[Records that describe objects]
[BEGIN]

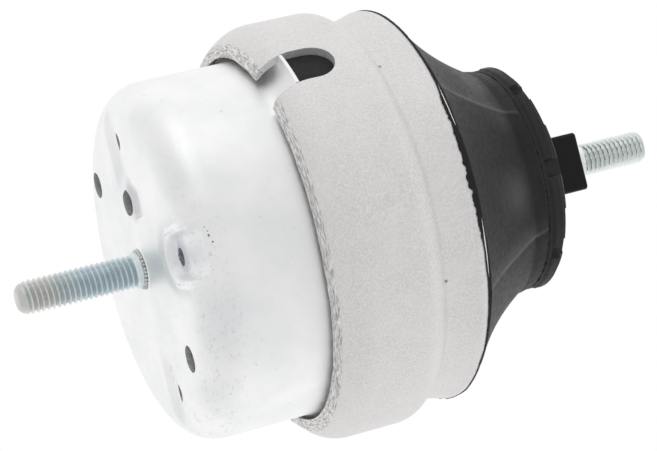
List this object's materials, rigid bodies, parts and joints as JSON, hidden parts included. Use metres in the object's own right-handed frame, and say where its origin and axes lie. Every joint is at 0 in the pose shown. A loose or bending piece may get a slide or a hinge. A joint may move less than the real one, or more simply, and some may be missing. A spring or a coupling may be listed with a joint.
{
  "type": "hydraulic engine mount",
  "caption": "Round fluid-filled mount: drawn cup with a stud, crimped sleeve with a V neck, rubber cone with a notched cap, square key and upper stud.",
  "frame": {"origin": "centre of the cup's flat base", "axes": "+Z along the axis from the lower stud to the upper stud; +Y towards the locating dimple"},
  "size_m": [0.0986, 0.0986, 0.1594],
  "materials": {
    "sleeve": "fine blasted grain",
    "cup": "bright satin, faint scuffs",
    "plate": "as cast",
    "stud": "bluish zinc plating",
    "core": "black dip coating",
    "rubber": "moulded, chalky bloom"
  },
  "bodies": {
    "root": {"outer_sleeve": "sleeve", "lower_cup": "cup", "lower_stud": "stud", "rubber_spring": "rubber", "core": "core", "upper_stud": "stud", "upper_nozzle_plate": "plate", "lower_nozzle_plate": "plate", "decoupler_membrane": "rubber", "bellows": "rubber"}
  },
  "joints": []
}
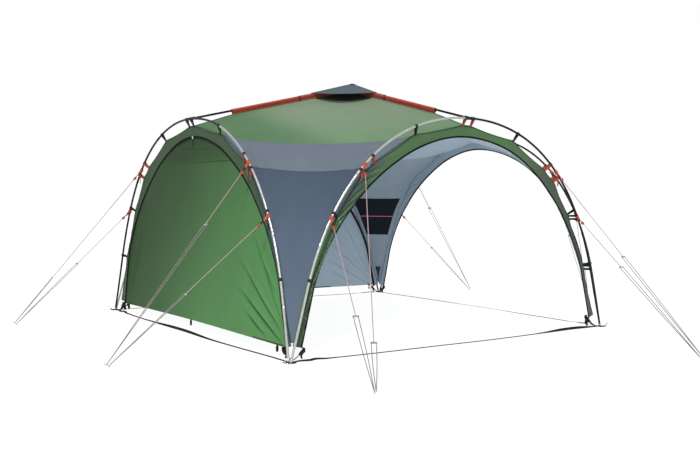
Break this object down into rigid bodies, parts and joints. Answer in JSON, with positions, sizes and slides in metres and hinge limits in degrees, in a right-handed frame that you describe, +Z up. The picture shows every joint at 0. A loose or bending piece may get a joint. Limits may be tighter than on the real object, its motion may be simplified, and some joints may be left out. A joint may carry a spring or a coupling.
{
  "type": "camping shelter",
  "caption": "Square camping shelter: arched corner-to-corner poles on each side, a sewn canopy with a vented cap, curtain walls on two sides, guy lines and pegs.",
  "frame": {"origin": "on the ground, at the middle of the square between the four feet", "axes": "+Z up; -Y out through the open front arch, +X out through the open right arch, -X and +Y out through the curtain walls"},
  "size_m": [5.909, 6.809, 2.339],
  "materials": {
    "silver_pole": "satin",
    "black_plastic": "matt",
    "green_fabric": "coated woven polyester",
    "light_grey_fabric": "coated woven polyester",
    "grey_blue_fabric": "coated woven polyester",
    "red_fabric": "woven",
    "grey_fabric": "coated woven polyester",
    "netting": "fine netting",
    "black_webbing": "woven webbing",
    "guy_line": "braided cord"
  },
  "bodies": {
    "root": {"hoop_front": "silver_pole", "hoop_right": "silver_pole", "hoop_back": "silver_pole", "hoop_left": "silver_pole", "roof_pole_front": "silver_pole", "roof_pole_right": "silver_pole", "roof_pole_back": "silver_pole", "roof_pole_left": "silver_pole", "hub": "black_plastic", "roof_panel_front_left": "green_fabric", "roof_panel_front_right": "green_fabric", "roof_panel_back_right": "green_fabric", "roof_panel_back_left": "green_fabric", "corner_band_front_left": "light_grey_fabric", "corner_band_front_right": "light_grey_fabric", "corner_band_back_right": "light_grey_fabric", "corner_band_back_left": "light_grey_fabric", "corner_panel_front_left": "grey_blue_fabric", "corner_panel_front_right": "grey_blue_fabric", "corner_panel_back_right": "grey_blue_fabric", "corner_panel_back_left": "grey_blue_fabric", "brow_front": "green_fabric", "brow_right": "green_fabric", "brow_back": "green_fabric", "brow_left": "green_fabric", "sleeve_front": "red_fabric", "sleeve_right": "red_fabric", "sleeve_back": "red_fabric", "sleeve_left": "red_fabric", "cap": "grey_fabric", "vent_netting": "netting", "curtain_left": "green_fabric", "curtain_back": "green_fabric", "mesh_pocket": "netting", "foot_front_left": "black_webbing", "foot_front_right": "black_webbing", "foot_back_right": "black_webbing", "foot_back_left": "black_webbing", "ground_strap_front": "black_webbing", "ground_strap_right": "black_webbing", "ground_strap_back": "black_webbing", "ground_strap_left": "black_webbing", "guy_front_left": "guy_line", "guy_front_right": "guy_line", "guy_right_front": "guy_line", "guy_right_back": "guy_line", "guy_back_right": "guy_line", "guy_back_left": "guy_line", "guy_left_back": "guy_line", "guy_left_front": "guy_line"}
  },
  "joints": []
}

[END]

Written exercise
Copy down the material exactly as written.

Full output
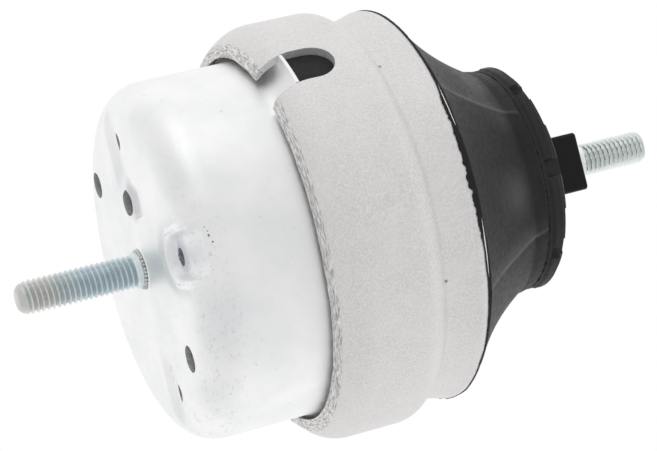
List this object's materials, rigid bodies, parts and joints as JSON, hidden parts included. Use metres in the object's own right-handed frame, and say where its origin and axes lie. Every joint is at 0 in the pose shown. A loose or bending piece may get a slide or a hinge. A joint may move less than the real one, or more simply, and some may be missing. A spring or a coupling may be listed with a joint.
{
  "type": "hydraulic engine mount",
  "caption": "Round fluid-filled mount: drawn cup with a stud, crimped sleeve with a V neck, rubber cone with a notched cap, square key and upper stud.",
  "frame": {"origin": "centre of the cup's flat base", "axes": "+Z along the axis from the lower stud to the upper stud; +Y towards the locating dimple"},
  "size_m": [0.0986, 0.0986, 0.1594],
  "materials": {
    "sleeve": "fine blasted grain",
    "cup": "bright satin, faint scuffs",
    "plate": "as cast",
    "stud": "bluish zinc plating",
    "core": "black dip coating",
    "rubber": "moulded, chalky bloom"
  },
  "bodies": {
    "root": {"outer_sleeve": "sleeve", "lower_cup": "cup", "lower_stud": "stud", "rubber_spring": "rubber", "core": "core", "upper_stud": "stud", "upper_nozzle_plate": "plate", "lower_nozzle_plate": "plate", "decoupler_membrane": "rubber", "bellows": "rubber"}
  },
  "joints": []
}
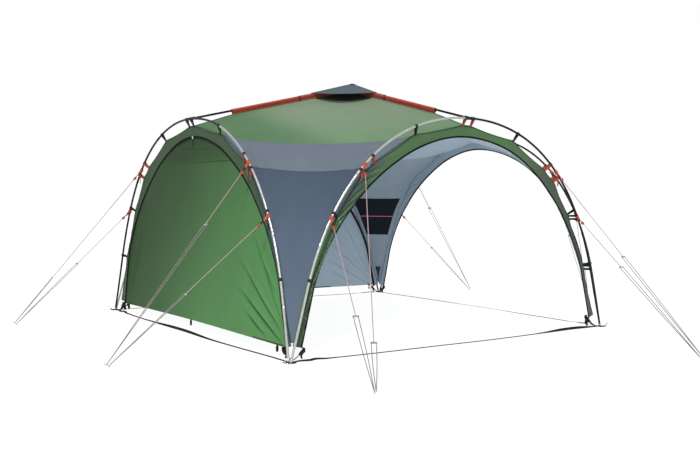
Break this object down into rigid bodies, parts and joints. Answer in JSON, with positions, sizes and slides in metres and hinge limits in degrees, in a right-handed frame that you describe, +Z up. The picture shows every joint at 0. A loose or bending piece may get a joint. Limits may be tighter than on the real object, its motion may be simplified, and some joints may be left out. A joint may carry a spring or a coupling.
{
  "type": "camping shelter",
  "caption": "Square camping shelter: arched corner-to-corner poles on each side, a sewn canopy with a vented cap, curtain walls on two sides, guy lines and pegs.",
  "frame": {"origin": "on the ground, at the middle of the square between the four feet", "axes": "+Z up; -Y out through the open front arch, +X out through the open right arch, -X and +Y out through the curtain walls"},
  "size_m": [5.909, 6.809, 2.339],
  "materials": {
    "silver_pole": "satin",
    "black_plastic": "matt",
    "green_fabric": "coated woven polyester",
    "light_grey_fabric": "coated woven polyester",
    "grey_blue_fabric": "coated woven polyester",
    "red_fabric": "woven",
    "grey_fabric": "coated woven polyester",
    "netting": "fine netting",
    "black_webbing": "woven webbing",
    "guy_line": "braided cord"
  },
  "bodies": {
    "root": {"hoop_front": "silver_pole", "hoop_right": "silver_pole", "hoop_back": "silver_pole", "hoop_left": "silver_pole", "roof_pole_front": "silver_pole", "roof_pole_right": "silver_pole", "roof_pole_back": "silver_pole", "roof_pole_left": "silver_pole", "hub": "black_plastic", "roof_panel_front_left": "green_fabric", "roof_panel_front_right": "green_fabric", "roof_panel_back_right": "green_fabric", "roof_panel_back_left": "green_fabric", "corner_band_front_left": "light_grey_fabric", "corner_band_front_right": "light_grey_fabric", "corner_band_back_right": "light_grey_fabric", "corner_band_back_left": "light_grey_fabric", "corner_panel_front_left": "grey_blue_fabric", "corner_panel_front_right": "grey_blue_fabric", "corner_panel_back_right": "grey_blue_fabric", "corner_panel_back_left": "grey_blue_fabric", "brow_front": "green_fabric", "brow_right": "green_fabric", "brow_back": "green_fabric", "brow_left": "green_fabric", "sleeve_front": "red_fabric", "sleeve_right": "red_fabric", "sleeve_back": "red_fabric", "sleeve_left": "red_fabric", "cap": "grey_fabric", "vent_netting": "netting", "curtain_left": "green_fabric", "curtain_back": "green_fabric", "mesh_pocket": "netting", "foot_front_left": "black_webbing", "foot_front_right": "black_webbing", "foot_back_right": "black_webbing", "foot_back_left": "black_webbing", "ground_strap_front": "black_webbing", "ground_strap_right": "black_webbing", "ground_strap_back": "black_webbing", "ground_strap_left": "black_webbing", "guy_front_left": "guy_line", "guy_front_right": "guy_line", "guy_right_front": "guy_line", "guy_right_back": "guy_line", "guy_back_right": "guy_line", "guy_back_left": "guy_line", "guy_left_back": "guy_line", "guy_left_front": "guy_line"}
  },
  "joints": []
}